Keynote Speaker    Jerome B. Johnson,   Ph.D
Geophysicist, Cold Regions Research and Engineering Laboratory
USA ERDC-CRREL, P.O. Box 35170, Ft. Wainwright, AK 99703-0170, USA

Abstract    To use experimental test results and physical discrete element method (DEM) simulations done by ERDC staff and collaborators to describe micro-mechanical processes that affect snow and soil mechanical behavior and terrain-machine interactions.
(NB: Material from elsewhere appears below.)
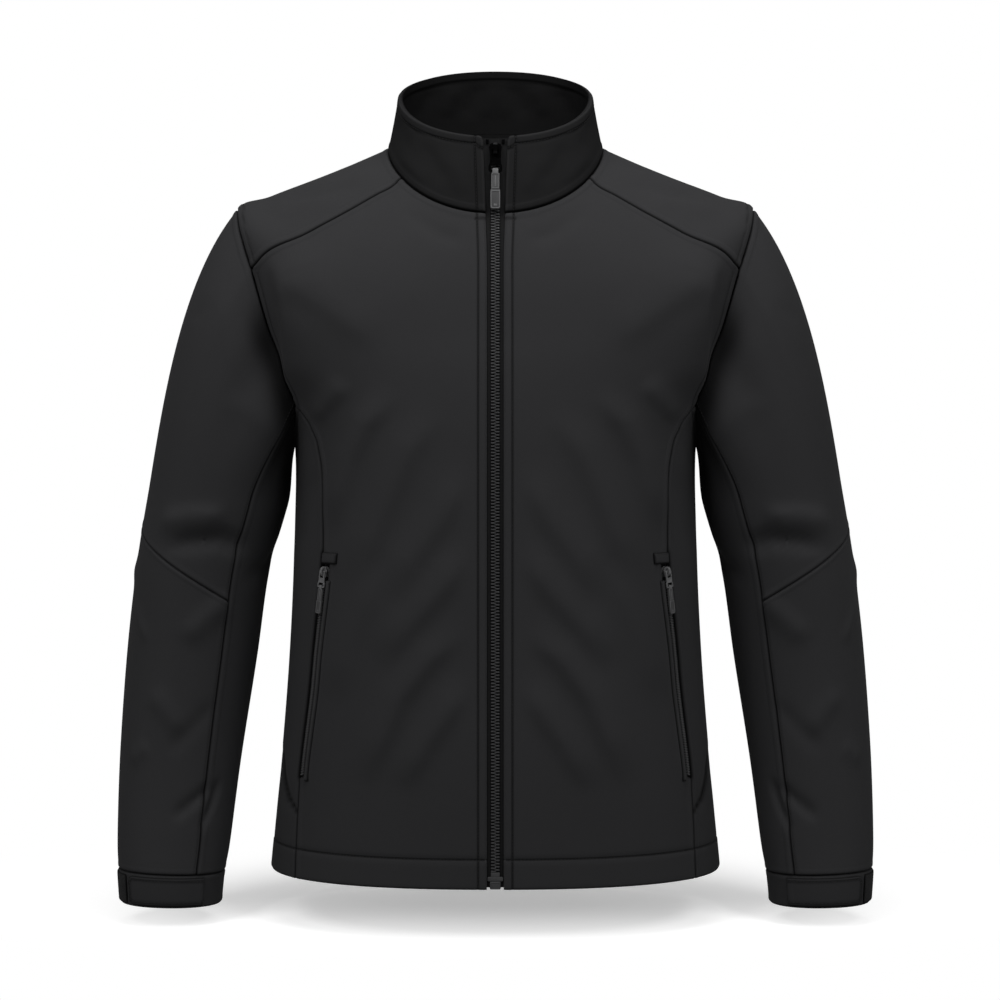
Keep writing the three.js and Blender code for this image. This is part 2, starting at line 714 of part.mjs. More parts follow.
function sleeveGrid(rowVs, first, count) {
  return rowVs.map((place) => Array.from({ length: count + 1 }, (_, i) => (
    sleeveVertex(first + i, place(first + i)))));
}

const upperVs = UPPER_ROWS.map((share) => (k) => elbowV(k) * share);
const forearmVs = Array.from({ length: FOREARM_ROWS + 1 }, (_, i) => (k) => (
  mix(elbowV(k), CUFF_V, i / FOREARM_ROWS)));
const cuffVs = [0, 0.35, 0.7, 1].map((share) => () => mix(CUFF_V, SLEEVE_END, share));
const upperCount = UNDER_START;

addPair("sleeve_upper", wallFrom(sleeveGrid(upperVs, 0, upperCount), {
  edges: ["left", "right", "first", "last"],
}), "cloth");
addPair("sleeve_forearm", wallFrom(sleeveGrid(forearmVs, 0, upperCount), {
  edges: ["left", "right", "first", "last"],
}), "cloth");
addPair("sleeve_under", wallFrom(sleeveGrid([...upperVs, ...forearmVs.slice(1)], UNDER_START, COUNTS.armUnder), {
  edges: ["left", "right", "first", "last"],
}), "cloth");
addPair("cuff", wallFrom(sleeveGrid(cuffVs, 0, ROUND - 1), { edges: ["first"], wrap: true }), "cloth");

// The cuff's tab and the fastening strip beside its end, laid on the cuff.
const TAB = { low: 0.08, high: 0.93, corner: 0.16 };

function onCuff(from, to, columns, rounding) {
  const shares = [0, rounding ? 0.25 : 0.5, 0.5, 0.75, 1].filter((value, i, all) => all.indexOf(value) === i);
  return shares.map((share) => Array.from({ length: columns + 1 }, (_, i) => {
    const k = mix(from, to, i / columns);
    const end = rounding ? Math.max(1 - (k - from) / rounding, 0) : 0;
    const pull = TAB.corner * (1 - Math.sqrt(Math.max(1 - end * end, 0)));
    const band = mix(TAB.low + pull, TAB.high - pull, share);
    return sleeveVertex(k, mix(CUFF_V, SLEEVE_END, band));
  }));
}

addPair("cuff_tab", wallFrom(onCuff(TOP_INDEX - 3.4, -0.7, 9, -0.7), { lift: LAYER_GAP + 1.8, wall: 1.8 }), "cloth");
addPair("cuff_strip", wallFrom(onCuff(TOP_INDEX + 1.6, TOP_INDEX - 3.1, 7, 0), {
  lift: LAYER_GAP + 1.0, wall: 1.0,
}), "trim");

// The line of the main zip up the centre front, as points and outward directions.
function zipLine(path, x) {
  if (path < NECK - 0.001) {
    const phi = frontPhi(BODY, Math.max(Math.abs(x), 0.01), path);
    return flipX({ outer: foldedBody(phi, path), inward: bodyNormal(phi, path).multiplyScalar(-WALL) }, x);
  }
  const s = Math.max(path - NECK, 0);
  const phi = frontPhi(COLLAR, Math.max(Math.abs(x), 0.01), s);
  const inward = s < 0.001 ? neckMitre(phi) : collarNormal(phi, s).multiplyScalar(-WALL);
  return flipX({ outer: collarPoint(phi, s), inward }, x);
}

function flipX(vertex, x) {
  if (x < 0) {
    vertex.outer.x *= -1;
    vertex.inward.x *= -1;
  }
  return vertex;
}

const zipPaths = [...Array.from({ length: 21 }, (_, i) => i / 2), 10.5, 11, 11.5, 11.93];
zipPaths[0] = 0.06;
const chainPaths = [0.17, ...zipPaths.slice(1, -2), 11.62];
const TAPE_DEPTH = WALL + LAYER_GAP;

function zipStrip(paths, xs, lift, wall) {
  return wallFrom(paths.map((path) => xs.map((x) => zipLine(path, x))), { lift, wall });
}

addPair("zip_tape", zipStrip(zipPaths, [4.0, 11, 18], -TAPE_DEPTH, 1.0), "trim");
addNode("zip_chain", zipStrip(chainPaths, [-3.6, 0, 3.6], -0.9, 2.5), "moulded");

// A frame on a skin: across, up along the zip, and out.
function frameOn(origin, up, out) {
  const z = out.clone().normalize();
  const y = up.clone().addScaledVector(z, -up.dot(z)).normalize();
  const x = y.clone().cross(z);
  return new THREE.Matrix4().makeBasis(x, y, z).setPosition(origin);
}

function box(x0, x1, y0, y1, z0, z1) {
  return Manifold.cube([x1 - x0, y1 - y0, z1 - z0]).translate([x0, y0, z0]);
}

function bar(radius, half, y, z) {
  return Manifold.cylinder(half * 2, radius, radius, 20, true).rotate([0, 90, 0]).translate([0, y, z]);
}

function plate(outline, z0, z1) {
  return CrossSection.ofPolygons([outline], "EvenOdd").extrude(z1 - z0).translate([0, 0, z0]);
}

function sidewaysPlate(outline, half) {
  return CrossSection.ofPolygons([outline], "EvenOdd").extrude(half * 2).translate([0, 0, -half])
    .rotate([90, 0, 90]);
}

function placed(solid, frame) {
  const mesh = solid.getMesh();
  const positions = Array.from(mesh.vertProperties);
  const point = new THREE.Vector3();
  for (let i = 0; i < positions.length; i += 3) {
    point.fromArray(positions, i).applyMatrix4(frame).toArray(positions, i);
  }
  return facingOut(positions, Array.from(mesh.triVerts));
}

// Sizes of the slider, its pull and the moulded puller of a zip, before scaling.
const SLIDER = { half: 5.8, tail: 4.4, low: -7, high: 6, plate: 1.4, front: -0.4, back: -3.9 };
const BRIDGE = { half: 1.7, reach: 5.4, rise: 4.4, bar: 1.2 };
const PULL = { pivot: 2.4, wire: 0.8, half: 5.0, hole: 3.2, top: 0, plateStart: -8.6, ring: -15.2, end: -21.4 };
const PULLER = { half: 3.7, lowHalf: 4.4, step: -38, end: -56, thick: 3.4 };

function sliderBody() {
  const { half, tail, low, high } = SLIDER;
  const outline = [[-tail, low], [tail, low], [tail + 0.5, low + 4], [half, 1.5], [half - 1.2, high - 1.2],
    [1.6, high], [-1.6, high], [-half + 1.2, high - 1.2], [-half, 1.5], [-tail - 0.5, low + 4]];
  const front = plate(outline, SLIDER.front, SLIDER.front + SLIDER.plate);
  const back = plate(outline, SLIDER.back - SLIDER.plate, SLIDER.back);
  const post = box(-1.5, 1.5, 3.2, 5.4, SLIDER.back - 0.2, SLIDER.front + 0.2);
  const top = SLIDER.front + SLIDER.plate;
  const { reach, rise } = BRIDGE;
  const arch = sidewaysPlate([[-reach, top - 0.2], [-reach + 1.4, top - 0.2], [-reach + 1.9, top + rise - 2.1],
    [-reach + 3, top + rise - 1.3], [reach - 3, top + rise - 1.3], [reach - 1.9, top + rise - 2.1],
    [reach - 1.4, top - 0.2], [reach, top - 0.2], [reach - 0.4, top + rise - 1.4],
    [reach - 2.4, top + rise], [-reach + 2.4, top + rise], [-reach + 0.4, top + rise - 1.4]], BRIDGE.half);
  return front.add(back).add(post).add(arch);
}

function pullBody() {
  const { pivot, wire, half, hole, plateStart, ring, end } = PULL;
  const low = pivot - wire;
  const high = pivot + wire;
  const outer = plate([[-half + 1, 0.8], [half - 1, 0.8], [half, 0], [half, ring + 1], [half + 1, ring - 1],
    [half + 1, end + 0.9], [half, end], [-half, end], [-half - 1, end + 0.9], [-half - 1, ring - 1],
    [-half, ring + 1], [-half, 0]], low, high);
  const eye = box(-hole, hole, plateStart, -0.8, low - 1, high + 1);
  const slot = box(-half + 0.6, half - 0.6, end + 1.5, ring, low - 1, high + 1);
  return outer.subtract(eye).subtract(slot);
}

function pullerBody() {
  const { half, lowHalf, step, end, thick } = PULLER;
  const middle = PULL.pivot;
  const low = middle - thick / 2;
  const body = plate([[-half + 0.8, PULL.end - 1.2], [half - 0.8, PULL.end - 1.2], [half, PULL.end - 2.4],
    [half, step + 1.2], [lowHalf, step - 1.2], [lowHalf, end + 1.6], [lowHalf - 1.4, end],
    [-lowHalf + 1.4, end], [-lowHalf, end + 1.6], [-lowHalf, step - 1.2], [-half, step + 1.2],
    [-half, PULL.end - 2.4]], low, low + thick);
  const head = box(-2.6, 2.6, PULL.end - 2, PULL.end + 3.0, low, low + thick);
  const room = box(-4, 4, PULL.end - 0.4, PULL.end + 1.9, middle - wireRoom(), middle + wireRoom());
  return body.add(head).subtract(room);
}

function wireRoom() {
  return PULL.wire + 0.35;
}

function addHardware(name, frame, scale, suffix) {
  const sized = frame.clone().scale(new THREE.Vector3(scale, scale, scale));
  const parts = [["slider", sliderBody(), "metal"], ["pull", pullBody(), "metal"],
    ["puller", pullerBody(), "moulded"]];
  for (const [kind, solid, finish] of parts) {
    const geometry = placed(solid, sized);
    if (suffix) {
      addPair(`${name}_${kind}`, geometry, finish);
    } else {
      addNode(`${name}_${kind}`, geometry, finish);
    }
  }
}

const SLIDER_PATH = 11.65;
const seat = zipLine(SLIDER_PATH, 0.01);
const below = zipLine(SLIDER_PATH - 0.3, 0.01);
const mainFrame = frameOn(seat.outer.clone().setX(0), seat.outer.clone().sub(below.outer).setX(0),
  seat.inward.clone().negate().setX(0));
addHardware("zip", mainFrame, 1, false);

const foot = zipLine(0.1, 0.01);
const footUp = zipLine(0.4, 0.01).outer.sub(foot.outer).setX(0);
const footFrame = frameOn(foot.outer.clone().setX(0), footUp, foot.inward.clone().negate().setX(0));
const pinBox = box(-3.6, 3.6, -9.4, 0.4, -3.9, -0.2).add(box(-4.8, 4.8, -9.4, 3, -1.7, -0.2))
  .add(box(-6.7, 6.7, -1.6, 1.8, -1.7, -0.4));
addNode("zip_box", placed(pinBox, footFrame), "moulded");

const head = zipLine(11.86, 0.01);
const headUp = head.outer.clone().sub(zipLine(11.6, 0.01).outer).setX(0);
const headFrame = frameOn(head.outer.clone().setX(0), headUp, head.inward.clone().negate().setX(0));
addPair("zip_stop", placed(box(6.0, 8.4, -1.6, 1.9, -2.1, -0.5), headFrame), "metal");

// The pocket zip in its slot, its welt on the front's edge and the tab above its slider.
function pocketVertex(s, offset) {
  return bodyVertex(princessPhi(s, offset - POCKET.half), s);
}

function pocketStrip(from, to, count, offsets, options) {
  const stations = Array.from({ length: count + 1 }, (_, i) => mix(from, to, i / count));
  return wallFrom(stations.map((s) => offsets.map((offset) => pocketVertex(s, offset))), options);
}

addPair("pocket_tape", pocketStrip(0.88, 2.97, 12, [-9, 0, 9], { lift: -TAPE_DEPTH - 0.9, wall: 0.9 }), "trim");
addPair("pocket_chain", pocketStrip(0.97, 2.72, 12, [-2.2, 0, 2.2], { lift: 0.8, wall: 2.4 }), "moulded");
addPair("pocket_welt", pocketStrip(0.9, 2.7, 12, [-9.2, -6, -3.4], { lift: LAYER_GAP + 1.3, wall: 1.3 }), "cloth");
const pocketSeat = pocketVertex(2.78, 0);
const pocketUp = pocketSeat.outer.clone().sub(pocketVertex(2.5, 0).outer);
const POCKET_RAISE = 1.2;
const pocketOut = pocketSeat.inward.clone().normalize().negate();
const pocketFrame = frameOn(pocketSeat.outer.clone().addScaledVector(pocketOut, POCKET_RAISE), pocketUp,
  pocketOut);
addHardware("pocket", pocketFrame, 0.68, true);
addPair("pocket_tab", pocketStrip(2.85, 2.95, 2, [-14.2, -7, 0, 4.0], { lift: LAYER_GAP + 2.2, wall: 2.2 }), "cloth");

export default group;
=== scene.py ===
"""Softshell jacket, zipped to the top of its stand collar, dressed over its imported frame.

The garment stands in its worn form with nobody in it. Its skins are worked out in millimetres from
short tables, the same ones that its solids use, and every mesh is made in metres.
"""

from __future__ import annotations

import logging
import math
from dataclasses import dataclass, field
from enum import Enum
from typing import Callable, Sequence

import bpy
import numpy as np
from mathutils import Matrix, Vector

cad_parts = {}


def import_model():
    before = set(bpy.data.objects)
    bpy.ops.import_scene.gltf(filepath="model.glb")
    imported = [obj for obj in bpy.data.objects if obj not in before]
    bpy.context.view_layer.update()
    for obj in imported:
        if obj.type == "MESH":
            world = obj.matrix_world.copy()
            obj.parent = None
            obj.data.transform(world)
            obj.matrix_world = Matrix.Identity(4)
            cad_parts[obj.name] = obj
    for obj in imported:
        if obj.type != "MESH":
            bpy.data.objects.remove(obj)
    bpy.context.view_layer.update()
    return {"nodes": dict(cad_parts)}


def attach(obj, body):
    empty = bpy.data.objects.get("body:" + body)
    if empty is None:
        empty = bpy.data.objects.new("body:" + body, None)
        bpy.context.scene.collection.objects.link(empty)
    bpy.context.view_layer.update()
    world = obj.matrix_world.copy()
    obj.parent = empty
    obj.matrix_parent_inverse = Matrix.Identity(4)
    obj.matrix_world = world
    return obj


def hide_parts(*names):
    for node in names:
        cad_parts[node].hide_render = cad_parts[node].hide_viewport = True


LOG = logging.getLogger("jacket")
MM = 0.001
BODY = "jacket"
NECK = 10.0
COLLAR_TOP = 2.0
SLEEVE_END = 7.0
CUFF_START = 6.0
WALL = 1.8
LAYER_GAP = 0.3
LEAST_FILL = 0.301

Grid = np.ndarray
Place = Callable[[Grid, Grid], Grid]
MIRROR = np.array([-1.0, 1.0, 1.0])
MIDDLE = np.array([0.0, 1.0, 1.0])
NEAR_MIDDLE = 0.01

RING_COLUMNS = "z_front z_side z_back half front back square crown"
TORSO_ROWS = (
    (-658, -658, -660, 206.5, 142, 136, 2.35, 2.0),
    (-560, -560, -560, 197.0, 143, 130, 2.35, 2.0),
    (-460, -460, -460, 189.0, 140, 121, 2.4, 2.0),
    (-360, -360, -360, 184.5, 137, 124, 2.45, 2.0),
    (-268, -262, -266, 184.5, 133, 131, 2.5, 2.0),
    (-210, -195, -200, 205.0, 127, 130, 2.6, 1.9),
    (-172, -120, -132, 230.0, 120, 120, 2.6, 1.8),
    (-138, -58.5, -80, 237.0, 113, 104, 2.5, 1.7),
    (-110, -43.6, -40, 204.5, 105, 86, 2.4, 1.6),
    (-86, -23.5, -8, 152.0, 96, 66, 2.25, 1.45),
    (-64, -1.5, 16, 98.0, 86, 46, 2.1, 1.25),
)
COLLAR_ROWS = (
    (-64, -1.5, 16, 98.0, 86, 46, 2.1, 1.25),
    (-30, 23, 45, 93.0, 80, 49, 2.1, 1.15),
    (5, 48, 74.5, 88.5, 72, 53, 2.1, 1.05),
)
SLEEVE_COLUMNS = "x y z width depth"
SLEEVE_ROWS = (
    (254, 5, -313, 128, 148),
    (268.8, 8, -378, 121, 146),
    (279.5, 5, -460, 119, 134),
    (289, -10, -552, 111, 110),
    (294, -26, -628, 103, 92),
    (295.5, -32, -657, 97, 86),
    (296, -34, -687, 92, 81),
)


class Side(Enum):
    """The half of the garment, by the sign of x."""

    RIGHT = 1
    LEFT = -1

    @property
    def mark(self) -> str:
        """The letter that node names end in."""
        return "r" if self is Side.RIGHT else "l"


class Edge(Enum):
    """One edge of a panel's grid."""

    LEFT = "left"
    RIGHT = "right"
    FIRST = "first"
    LAST = "last"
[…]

This would be done by presenting results of micro- and macro scale tests that show physical processes and then describe the physical DEMs that ERDC hase developed to capture the micro-scale processes to describe macro-scale responses (e.g., for snow: particle rearrangement and particle contact creep, re-sintering, rupture related to bulk compaction, viscosity, and shear strength; for soil, macro-scale force chains, particle size distribution effects [transition from granular to clay like behavior - etc.]). Machine-terrain interactions that we may wish to highlight can be broad. For example, The triaxial cell related to triaxial tests, the aircraft wheel and plow simulations from GSL, The Mars rover wheel interaction with martian regolith. In addition to these machine-terrain interactions, it would be valuable to demonstrate the use of DEM simulation of actual micro- or macro-scale tests.